The 6526 CIA from the C64/128 is almost identical to the 8520 from the Amiga, the only difference is in the time-of-day clock registers. The 6526 uses BCD encoded TOD, the Amiga 8520 counts seconds since midnight.

4 years ago by mianos

4 years ago by creamytaco

All ARM Amiga emulators (based on cutdown/modified UAE) are inaccurate and exhibit glitches to various degrees which in some cases can be ok but in others a degraded experience and very far from the real thing.

If fidelity is what you're after, go for WinUAE (THE reference in software emulation) or get a MiSTer (assuming that you don't want to get an actual Amiga).
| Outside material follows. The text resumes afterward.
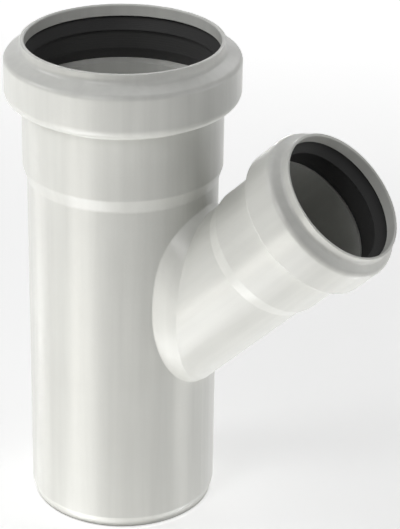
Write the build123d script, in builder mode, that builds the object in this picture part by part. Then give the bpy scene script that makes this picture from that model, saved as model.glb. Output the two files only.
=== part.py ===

4 years ago by mumblemumble

Is this for some fundamental reason, or is it just that they're lacking polish because they've seen less development effort so far?

4 years ago by creamytaco

Performance, there's not enough juice to be as accurate as WinUAE. Also, running on top of Linux is worse than Windows since things like lagless beam racing vsync that are needed for perfect/smooth 50fps are (in practice, taking into account drivers, X and so on) very hard to impossible on Linux.

4 years ago by dm319

Do any emulators parallelise and emulate the individual custon chips? One thing about the Amiga was how smooth the double buffering was.

4 years ago by creamytaco

All emulators emulate the custom chips, to varying degrees of accuracy depending on emulator and available CPU power. Cycle-exact Amiga emulation is very CPU intensive. There is no parallelization.